Duty to disclose for sole-shareholder (so-called one-man) companies

In an earlier news story on our website, we explained that ever since the Belgian Code of Companies and Associations (BCCA) came into force, private and public limited liability companies can be incorporated by just one shareholder, and these companies can continue to run their businesses if they remain a one-person company throughout its lifecycle. It has always been possible to have only one shareholder incorporate a private limited liability company (a “BV” or besloten vennootschap in Dutch) (albeit with a higher paid-up capital required), but this was not so for a public limited liability company (the “NV” of naamelooze venootschap in Dutch). If an NV became a one-person company later on, that one shareholder would be held solely liable for all of the company’s obligations that arose after it became a one-person company (if this one-person status lasted longer than one year), and a third party would only be able to know about it as soon this information was disclosed in a public notice, hence the legal obligation to do so.

That news story, which was about the duty to disclose if there is only one shareholder, ended as follows:

“If Belgian lawmakers are reading this: we would like to hear your reasoning for why these obsolete formalities have survived the so-called modernization and flexibilization of Belgian company law.”

The lawmakers seem to have read this and provided clarification in their response to the questions about this duty to disclose, which were raised before parliament as follows:

“1.How much time does a company have to fulfil its duty to declare and disclose under Articles 2:8, §4 and 2:14, 4 of the BCCA?

2.Why do companies still have to fulfill the old requirements to declare and disclose when they evolve from having multiple shareholders to only one shareholder?

3. What purpose does this duty to declare and disclose serve, since the sole liability of the only shareholder doesn’t exist anymore?

4. A company’s governing body is liable for the harm suffered by third parties if the company fails to fulfil the duty to declare and disclose. What harm or loss can third parties suffer as a result of the breach of this duty, since the only shareholder’s sole liability for debts of the company doesn’t exist anymore?”
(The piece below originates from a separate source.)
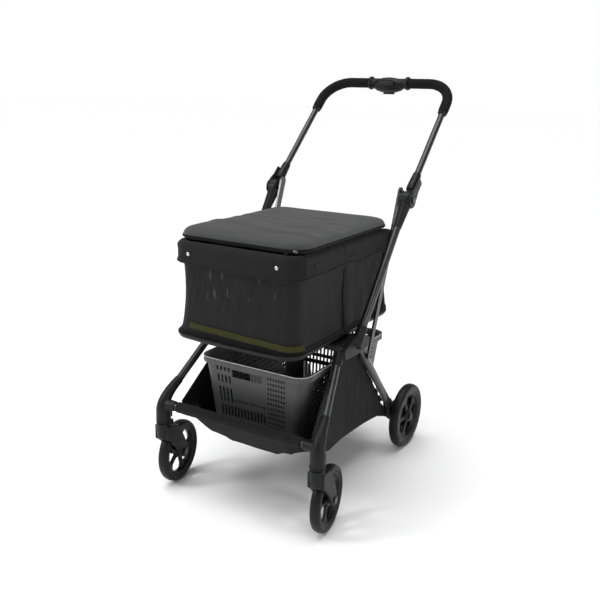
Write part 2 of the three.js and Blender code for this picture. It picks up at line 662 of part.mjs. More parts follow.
add('handle_tube', handleTube(), 'tube');
addPair('grip', grip(), 'foam');
add('handle_housing', handleHousing(), 'plastic');
add('thumb_button', thumbButton(), 'plastic');
add('fold_tab', foldTab(), 'plastic');
addPair('elbow_sleeve', elbowSleeve(), 'plastic');
addPair('elbow_drum', elbowDrum(), 'plastic');
addPair('elbow_pin', elbowPin(), 'steel');
addPair('main_tube', mainTube(), 'tube');
addPair('fold_link', foldLink(), 'tube');
addPair('lower_bracket', lowerBracket(), 'plastic');
addPair('front_leg', frontLeg(), 'tube');
add('front_crossbar', crossbar(), 'tube');
addPair('caster_head', casterHead(), 'plastic');
addPair('caster_lock', casterLock(), 'plastic');
addCasterPair('caster_fork', casterFork(), 'plastic');
addCasterPair('front_axle', frontAxle(), 'steel');
addCasterPair('front_rim', swivelled(rim(CASTER.x, WHEEL_Y, FRONT_WHEEL.r, FRONT_WHEEL, 6)), 'rim');
addCasterPair('front_tyre', swivelled(tyre(CASTER.x, WHEEL_Y, FRONT_WHEEL.r, FRONT_WHEEL)), 'tyre');
addPair('leg_pin', legPin(), 'steel');
addPair('rear_leg', rearLeg(), 'tube');
addPair('wheel_bracket', wheelBracket(), 'plastic');
add('rear_tube', rearTube(), 'tube');
addPair('rear_axle', rearAxle(), 'steel');
addPair('rear_rim', rim(REAR_WHEEL.x, REAR_WHEEL.y, REAR_WHEEL.r, REAR_WHEEL, 5), 'rim');
addPair('rear_tyre', tyre(REAR_WHEEL.x, REAR_WHEEL.y, REAR_WHEEL.r, REAR_WHEEL), 'tyre');
add('brake_bar', brakeBar(), 'steel');
add('brake_pedal', brakePedal(), 'plastic');
add('tray', tray(), 'plastic');
add('carrier_walls', carrierWalls(), 'cloth');
add('carrier_band', carrierBand(), 'cloth');
add('lid', lid(), 'lid');
add('pad', pad(), 'cloth');
add('sling', sling(), 'cloth');
add('shopping_basket', shoppingBasket(), 'basket');

export default parts;
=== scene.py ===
"""Pet stroller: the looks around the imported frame. Metres, +Z up, the front faces -Y, the left side is +X."""
import json
from math import atan2, copysign, cos, exp, hypot, pi, radians, sin

import bmesh
import bpy
from mathutils import Matrix, Vector, noise


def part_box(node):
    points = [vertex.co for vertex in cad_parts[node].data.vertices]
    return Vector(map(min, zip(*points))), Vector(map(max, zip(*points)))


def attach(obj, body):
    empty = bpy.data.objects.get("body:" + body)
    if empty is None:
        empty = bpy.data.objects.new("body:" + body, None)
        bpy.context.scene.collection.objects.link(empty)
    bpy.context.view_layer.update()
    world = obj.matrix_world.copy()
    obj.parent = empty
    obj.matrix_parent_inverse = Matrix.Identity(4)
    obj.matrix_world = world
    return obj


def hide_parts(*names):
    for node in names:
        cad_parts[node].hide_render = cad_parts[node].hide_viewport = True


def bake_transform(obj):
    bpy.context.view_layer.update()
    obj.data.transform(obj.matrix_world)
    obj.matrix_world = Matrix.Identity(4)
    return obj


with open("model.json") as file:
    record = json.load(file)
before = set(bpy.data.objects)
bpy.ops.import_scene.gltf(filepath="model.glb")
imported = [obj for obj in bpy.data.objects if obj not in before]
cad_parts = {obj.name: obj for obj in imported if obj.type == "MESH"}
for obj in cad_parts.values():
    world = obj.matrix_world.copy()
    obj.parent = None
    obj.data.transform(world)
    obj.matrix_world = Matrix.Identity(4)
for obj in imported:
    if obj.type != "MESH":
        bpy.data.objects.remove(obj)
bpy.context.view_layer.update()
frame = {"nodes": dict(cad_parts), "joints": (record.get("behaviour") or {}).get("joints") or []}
JOINTS = {joint["name"]: joint for joint in frame["joints"]}
MM = 0.001
SIDES = (("left", 1), ("right", -1))


def joint_at(name):
    return Vector(JOINTS[name]["pos_m"])


def add_object(name, data):
    obj = bpy.data.objects.new(name, data)
    bpy.context.scene.collection.objects.link(obj)
    return obj


def turns(count):
    """The angles of equal steps round a circle."""
    return (2 * pi * k / count for k in range(count))


ELBOW = joint_at("elbow_fold")
MIDDLE = ELBOW.x


# ---------------------------------------------------------------- camera, floor and light
def camera():
    azimuth, pitch, roll = radians(30.9), radians(15.8), radians(1.163)
    ahead = Vector((-sin(azimuth) * cos(pitch), cos(azimuth) * cos(pitch), -sin(pitch)))
    flat_right = Vector((cos(azimuth), sin(azimuth), 0))
    flat_up = flat_right.cross(ahead)
    right = flat_right * cos(roll) + flat_up * sin(roll)
    up = flat_up * cos(roll) - flat_right * sin(roll)
    data = bpy.data.cameras.new("camera")
    data.lens = 45.73
    data.clip_start = 0.05
    obj = add_object("camera", data)
    turn = Matrix((right, up, -ahead)).transposed()
    obj.matrix_world = Matrix.Translation(ELBOW + Vector((0.9113, -1.6974, 0.262))) @ turn.to_4x4()
    bpy.context.scene.camera = obj


def lamp(name, kind, place, aim, power, size):
    data = bpy.data.lights.new(name, kind)
    data.energy = power
    if kind == "AREA":
        data.shape = "DISK"
        data.size = size
    else:
        data.angle = size
    obj = add_object(name, data)
    obj.location = place
    obj.rotation_euler = (Vector(aim) - Vector(place)).to_track_quat("-Z", "Y").to_euler()


def studio_world():
    """White at the horizon, dimmer overhead, so that dark pieces keep their contrast."""
    world = bpy.data.worlds.new("studio")
    world.use_nodes = True
    tree = world.node_tree
    direction = tree.nodes.new("ShaderNodeTexCoord").outputs["Generated"]
    split = tree.nodes.new("ShaderNodeSeparateXYZ")
    fade = tree.nodes.new("ShaderNodeMapRange")
    for socket, value in zip(fade.inputs[1:5], (0.10, 0.22, 1.0, 0.22)):
        socket.default_value = value
    tree.links.new(direction, split.inputs[0])
    tree.links.new(split.outputs[2], fade.inputs[0])
    tree.links.new(fade.outputs[0], tree.nodes["Background"].inputs["Strength"])
    tree.nodes["Background"].inputs["Color"].default_value = (1, 1, 1, 1)
    bpy.context.scene.world = world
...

The Minister for Justice answered these questions on 4 January 2024, which can be summarized as follows:

  • For question 1, he confirmed that companies have a 30-day period to have their corporate instruments and changes to them published, as mentioned in Article 2:8 BCCA, and this also applies to announcing in a public notice that all shares have been acquired by one person. The 30-day period starts to run from the time the deed confirming the transaction has been authenticated.
  • The second and third question, which concerns the reason for keeping the rule and the need for the rule, were dealt with simultaneously, since the only shareholder’s sole liability has been abolished. But the answer refers to only the fact that the reason for declaring and disclosing has a broader purpose and does not merely serve the only shareholder’s sole liability context. This broader purpose was not clarified, however. Whatever reasons these could be, besides the removal of sole liability, has not been explained further. Reference was made to the objective of having notices published in the Annexes to the Belgian State Gazette, which is to disclose information about the company to third parties, but no clarification has been given about why this information must be disclosed.

Moreover, the UBO register gives clarity about the shareholding (and more), although it cannot be accessed by anyone (anymore), and the Belgian State Gazette has a wider public reach. But then it seems more logical to publish information about the complete shareholding and not only in the event of a sole-shareholding.

  • Regarding the last question, what kind of harm or loss would third parties suffer that could lead to director liability, it was only repeated that this concerns harm or loss suffered by third parties. However, since the only shareholder’s sole liability has been abolished, this also means a third party’s right to recourse against that sole shareholder has been abolished as well. Harm or loss suffered by third parties rather seems to be a theoretical scenario and risk.

Notices that are published in the Annexes to the Belgian State Gazette, especially depositing them with the court’s clerk, are not always evident (the last government circular from the Minister for Justice dated October 2023 did not help to clarify this, unfortunately). So this is a formality that creates unnecessary administrative burden for the board.

If the lawmakers are reading this again: we seek your removal of this rule; a simple deletion of Art. 2:8 §4 BCCA will do just fine.